* Task material *
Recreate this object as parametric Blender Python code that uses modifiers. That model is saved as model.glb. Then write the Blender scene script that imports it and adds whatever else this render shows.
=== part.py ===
* * *
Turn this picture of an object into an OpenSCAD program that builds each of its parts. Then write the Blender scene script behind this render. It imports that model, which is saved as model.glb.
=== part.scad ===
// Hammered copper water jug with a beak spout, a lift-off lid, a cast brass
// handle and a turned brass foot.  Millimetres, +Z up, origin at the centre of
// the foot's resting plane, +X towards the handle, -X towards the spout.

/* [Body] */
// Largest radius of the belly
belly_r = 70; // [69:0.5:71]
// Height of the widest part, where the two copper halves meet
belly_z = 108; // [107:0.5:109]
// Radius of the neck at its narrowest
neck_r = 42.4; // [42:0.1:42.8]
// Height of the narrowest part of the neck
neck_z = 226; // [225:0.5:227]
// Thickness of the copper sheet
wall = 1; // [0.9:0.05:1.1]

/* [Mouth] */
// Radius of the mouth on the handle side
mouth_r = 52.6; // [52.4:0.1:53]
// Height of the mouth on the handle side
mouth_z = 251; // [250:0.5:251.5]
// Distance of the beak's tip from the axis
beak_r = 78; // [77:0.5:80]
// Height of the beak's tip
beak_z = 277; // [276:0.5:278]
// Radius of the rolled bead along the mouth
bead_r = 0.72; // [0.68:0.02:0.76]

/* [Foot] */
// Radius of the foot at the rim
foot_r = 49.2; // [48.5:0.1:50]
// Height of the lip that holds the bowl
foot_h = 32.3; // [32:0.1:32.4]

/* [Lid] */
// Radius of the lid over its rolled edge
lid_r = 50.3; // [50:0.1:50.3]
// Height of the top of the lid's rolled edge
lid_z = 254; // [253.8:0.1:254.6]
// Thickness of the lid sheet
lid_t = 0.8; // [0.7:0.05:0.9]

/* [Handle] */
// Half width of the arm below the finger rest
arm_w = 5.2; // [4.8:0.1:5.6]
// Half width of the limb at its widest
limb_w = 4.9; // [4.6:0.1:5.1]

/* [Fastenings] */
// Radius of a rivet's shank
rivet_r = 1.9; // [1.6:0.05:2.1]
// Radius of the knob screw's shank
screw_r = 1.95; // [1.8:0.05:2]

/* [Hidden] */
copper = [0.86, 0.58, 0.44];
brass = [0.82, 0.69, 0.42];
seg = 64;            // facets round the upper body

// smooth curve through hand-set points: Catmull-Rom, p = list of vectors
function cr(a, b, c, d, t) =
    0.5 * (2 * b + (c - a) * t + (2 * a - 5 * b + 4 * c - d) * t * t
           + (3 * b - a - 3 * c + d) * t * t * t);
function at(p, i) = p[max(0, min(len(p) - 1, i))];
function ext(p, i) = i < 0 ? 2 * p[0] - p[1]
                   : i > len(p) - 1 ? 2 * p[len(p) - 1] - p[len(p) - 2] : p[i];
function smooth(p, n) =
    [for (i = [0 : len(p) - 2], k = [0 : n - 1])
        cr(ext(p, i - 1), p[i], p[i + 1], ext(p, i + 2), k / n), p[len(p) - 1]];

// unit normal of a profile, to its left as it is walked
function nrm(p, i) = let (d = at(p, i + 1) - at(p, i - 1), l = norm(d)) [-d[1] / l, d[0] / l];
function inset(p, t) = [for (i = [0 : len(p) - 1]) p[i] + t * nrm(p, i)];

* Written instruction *
Copy out only the lines above from the one with "Turn this picture" to the one with "towards the spout.", inclusive, exactly as they stand.

* Result for this exercise *
Turn this picture of an object into an OpenSCAD program that builds each of its parts. Then write the Blender scene script behind this render. It imports that model, which is saved as model.glb.
=== part.scad ===
// Hammered copper water jug with a beak spout, a lift-off lid, a cast brass
// handle and a turned brass foot.  Millimetres, +Z up, origin at the centre of
// the foot's resting plane, +X towards the handle, -X towards the spout.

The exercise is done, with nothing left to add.